Re: [PATCH v2] block: ublk: enable zoned storage support

From: Andreas Hindborg
Date: Fri Mar 03 2023 - 03:34:14 EST



Ming Lei <ming.lei@xxxxxxxxxx> writes:

> On Thu, Mar 02, 2023 at 02:28:33PM +0100, Andreas Hindborg wrote:
>>
>> Ming Lei <ming.lei@xxxxxxxxxx> writes:
>>
>> > On Thu, Mar 02, 2023 at 11:07:15AM +0100, Andreas Hindborg wrote:
>> >>
>> >> Ming Lei <ming.lei@xxxxxxxxxx> writes:
>> >>
>> >> > On Thu, Mar 2, 2023 at 5:02 PM Ming Lei <ming.lei@xxxxxxxxxx> wrote:
>> >> >>
>> >> >> On Thu, Mar 02, 2023 at 04:32:21PM +0800, Ming Lei wrote:
>> >> >> > On Thu, Mar 02, 2023 at 08:31:07AM +0100, Andreas Hindborg wrote:
>> >> >> > >
>> >> >>
>> >> >> ...
>> >> >>
>> >> >> > >
>> >> >> > > I agree about fetching more zones. However, it is no good to fetch up to
>> >> >> > > a max, since the requested zone report may less than max. I was
>> >> >> >
>> >> >> > Short read should always be supported, so the interface may need to
>> >> >> > return how many zones in single command, please refer to nvme_ns_report_zones().
>> >> >>
>> >> >> blk_zone is part of uapi, maybe the short read can be figured out by
>> >> >> one all-zeroed 'blk_zone'? then no extra uapi data is needed for
>> >> >> reporting zones.
>> >> >
>> >> > oops, we have blk_zone_report data for reporting zones to userspace already,
>> >> > see blkdev_report_zones_ioctl(), then this way can be re-used for getting zone
>> >> > report from ublk server too, right?
>> >>
>> >> Yes that would be nice. But I did the report_zone command like a read
>> >> operation, so we are not currently copying any buffers to user space
>> >> when issuing the command, we just rely on the iod.
>> >
>> > What I meant is to reuse the format of blk_zone_report for returning
>> > multiple 'blk_zone' info in single command.
>> >
>> > The only change is that you need to allocate one bigger kernel buffer
>> > to hold more 'blk_zone' in single report zone request.
>> >
>> >> I think it would be
>> >> better to use the start_sectors and nr_sectors of the iod instead. Then
>> >> we don't have to copy the blk_zone_report. What do you think?
>> >
>> > For IN parameter of report zone command, you still can reuse
>> > blk_zone_report:
>> >
>> > struct blk_zone_report {
>> > __u64 sector;
>> > __u32 nr_zones;
>> > __u32 flags;
>> > };
>> >
>> > Just by using the 1st two 64b words of iod for holding 'blk_zone_report', and
>> > keep the iod->addr field not touched.
>>
>> I see. Would you make the first part of `struct ublksrv_io_desc` a union
>> for this, or would you just cast it at the use site?
>
> oops, you still need iod->op_flags for recognizing the io op, so just
> start_sector and nr_sectors can be used.

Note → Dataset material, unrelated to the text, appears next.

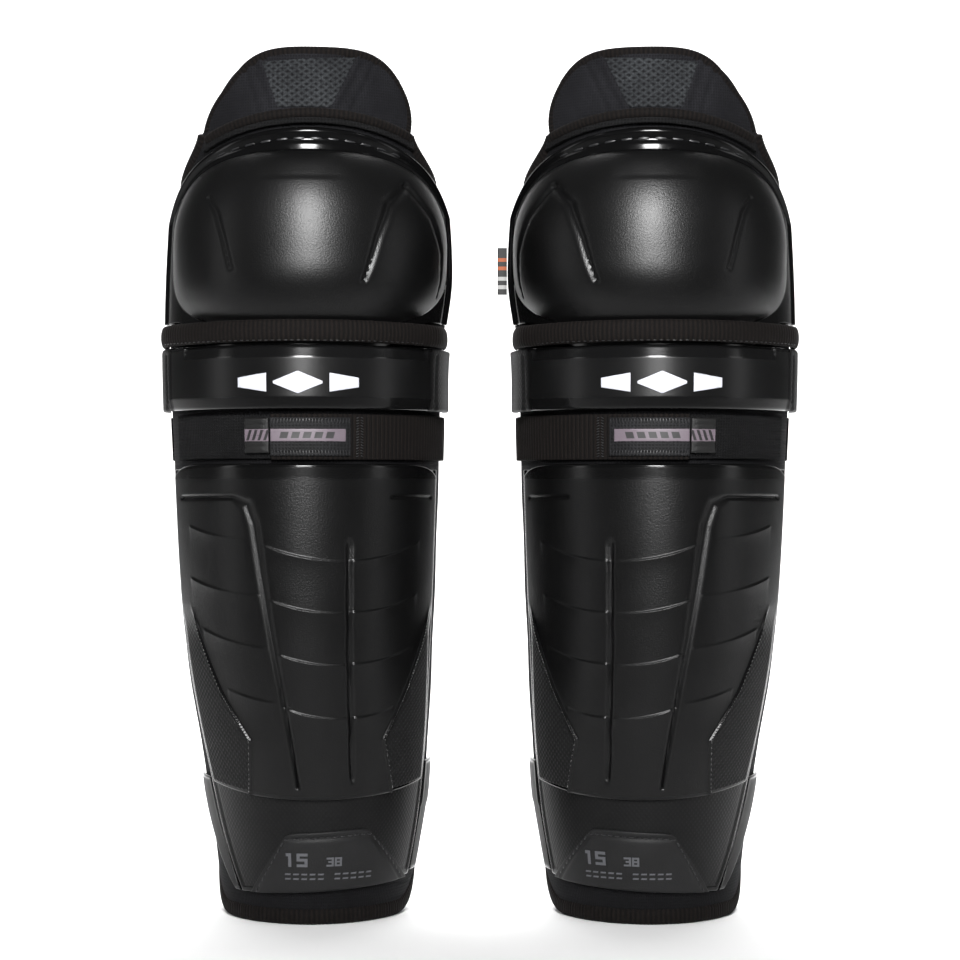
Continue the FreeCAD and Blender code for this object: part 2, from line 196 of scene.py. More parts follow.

We do not actually need to pass the flags to user space, or back from
user space to kernel for ublk zone report. They are currently used to
tell user space if the zone report contains capacity field. We could
exclude them from the ublk kabi since the zone report will always
contain capacity? But it might be good to have a flags field or future
things.

> However, this way isn't good too, cause UBLK_IO_OP_DRV_IN is just mapped
> to 'report zone' command in your implementation, what if new pt request
> is required in future?

We are currently mapping REQ_OP_* 1:1 to UBLK_OP_OP_*. If we relax
this, we can have a UBLK_IO_OP_REPORT_ZONES.

>
> We need to think about how to support ublk pt request in generic way.

Another option is to allow REQ_OP_DRV_IN to pass a buffer to user space.
Instead of being similar to a read operation, it could be a combination of
a read and a write operation.

BR Andreas